DATA SUPPLIED
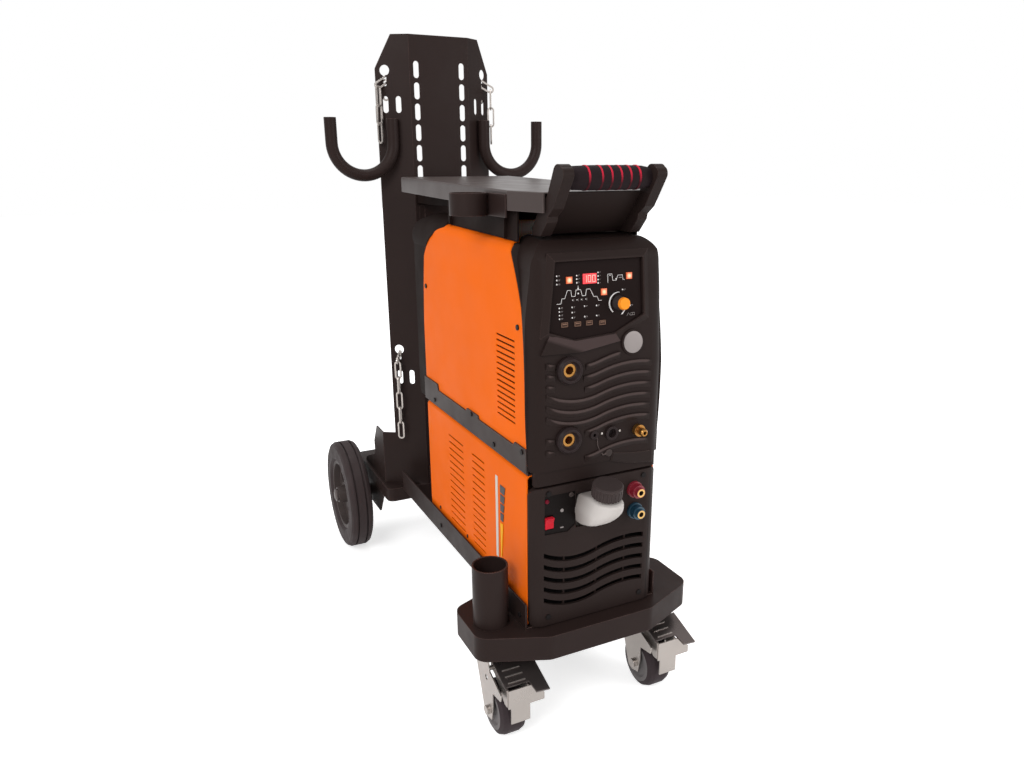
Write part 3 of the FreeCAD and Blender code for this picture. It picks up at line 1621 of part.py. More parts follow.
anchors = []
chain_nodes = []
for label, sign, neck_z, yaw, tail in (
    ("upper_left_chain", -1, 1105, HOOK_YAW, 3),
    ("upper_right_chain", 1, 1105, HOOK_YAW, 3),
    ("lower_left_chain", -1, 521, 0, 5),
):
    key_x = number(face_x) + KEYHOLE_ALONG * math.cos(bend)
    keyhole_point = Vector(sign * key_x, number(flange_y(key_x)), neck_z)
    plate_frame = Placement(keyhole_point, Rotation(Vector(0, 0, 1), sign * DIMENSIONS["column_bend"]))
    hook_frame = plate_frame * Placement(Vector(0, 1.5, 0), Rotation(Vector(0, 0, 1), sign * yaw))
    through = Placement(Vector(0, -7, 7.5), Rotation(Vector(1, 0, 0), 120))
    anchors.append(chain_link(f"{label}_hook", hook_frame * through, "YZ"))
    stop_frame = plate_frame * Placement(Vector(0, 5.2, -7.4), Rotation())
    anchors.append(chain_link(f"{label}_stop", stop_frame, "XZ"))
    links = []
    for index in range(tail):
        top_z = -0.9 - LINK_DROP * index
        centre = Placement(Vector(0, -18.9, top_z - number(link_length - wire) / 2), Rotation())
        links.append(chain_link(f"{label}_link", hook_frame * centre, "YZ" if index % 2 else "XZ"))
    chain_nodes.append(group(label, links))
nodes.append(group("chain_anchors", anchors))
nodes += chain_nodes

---

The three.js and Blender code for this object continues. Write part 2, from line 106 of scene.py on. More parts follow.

...

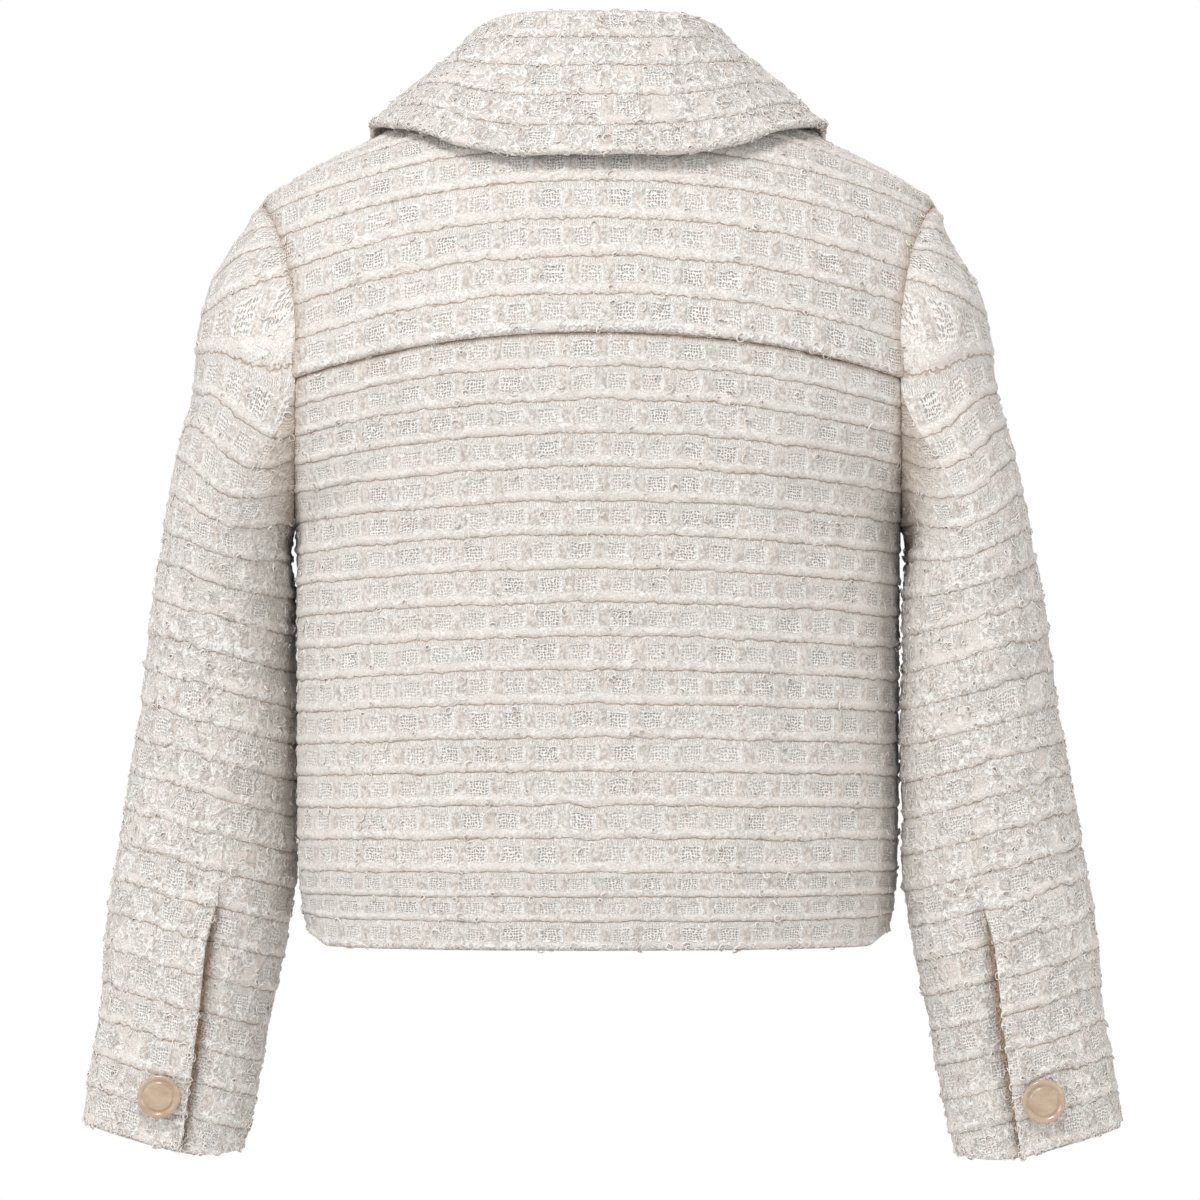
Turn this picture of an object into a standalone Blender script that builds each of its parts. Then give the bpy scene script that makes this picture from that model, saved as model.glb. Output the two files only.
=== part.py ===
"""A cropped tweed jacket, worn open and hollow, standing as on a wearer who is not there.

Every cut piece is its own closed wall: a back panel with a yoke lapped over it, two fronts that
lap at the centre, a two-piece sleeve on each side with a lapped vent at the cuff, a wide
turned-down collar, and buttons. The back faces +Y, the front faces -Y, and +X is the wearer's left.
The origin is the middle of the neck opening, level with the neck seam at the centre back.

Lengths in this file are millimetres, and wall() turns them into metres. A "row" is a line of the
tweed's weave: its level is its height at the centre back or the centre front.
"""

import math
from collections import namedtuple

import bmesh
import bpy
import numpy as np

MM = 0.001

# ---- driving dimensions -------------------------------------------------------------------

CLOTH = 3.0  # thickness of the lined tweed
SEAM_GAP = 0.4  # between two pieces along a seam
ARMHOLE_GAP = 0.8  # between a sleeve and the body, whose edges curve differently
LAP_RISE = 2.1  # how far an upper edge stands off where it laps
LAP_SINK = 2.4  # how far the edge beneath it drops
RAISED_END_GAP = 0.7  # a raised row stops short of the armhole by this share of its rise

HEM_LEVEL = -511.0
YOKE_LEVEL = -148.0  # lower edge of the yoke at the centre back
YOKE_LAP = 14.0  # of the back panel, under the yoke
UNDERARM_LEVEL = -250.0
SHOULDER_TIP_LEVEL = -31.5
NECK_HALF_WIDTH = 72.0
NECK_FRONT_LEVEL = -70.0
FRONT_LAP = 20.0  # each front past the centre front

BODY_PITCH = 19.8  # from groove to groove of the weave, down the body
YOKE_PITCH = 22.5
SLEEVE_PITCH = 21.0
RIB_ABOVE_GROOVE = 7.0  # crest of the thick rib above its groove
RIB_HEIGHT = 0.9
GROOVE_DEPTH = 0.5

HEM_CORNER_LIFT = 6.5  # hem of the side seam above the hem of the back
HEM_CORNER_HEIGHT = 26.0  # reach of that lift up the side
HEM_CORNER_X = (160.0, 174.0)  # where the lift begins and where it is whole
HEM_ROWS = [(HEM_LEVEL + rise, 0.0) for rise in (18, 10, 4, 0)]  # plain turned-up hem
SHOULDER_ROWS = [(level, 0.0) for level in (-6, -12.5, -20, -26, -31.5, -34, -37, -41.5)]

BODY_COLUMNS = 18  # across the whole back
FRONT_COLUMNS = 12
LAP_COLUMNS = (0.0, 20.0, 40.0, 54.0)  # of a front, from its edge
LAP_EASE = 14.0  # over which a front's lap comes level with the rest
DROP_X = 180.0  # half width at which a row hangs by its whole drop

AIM
Look through the listing above. Pick out each line with "code" and copy it.

SOLVED PROBLEM
Write part 3 of the FreeCAD and Blender code for this picture. It picks up at line 1621 of part.py. More parts follow.
The three.js and Blender code for this object continues. Write part 2, from line 106 of scene.py on. More parts follow.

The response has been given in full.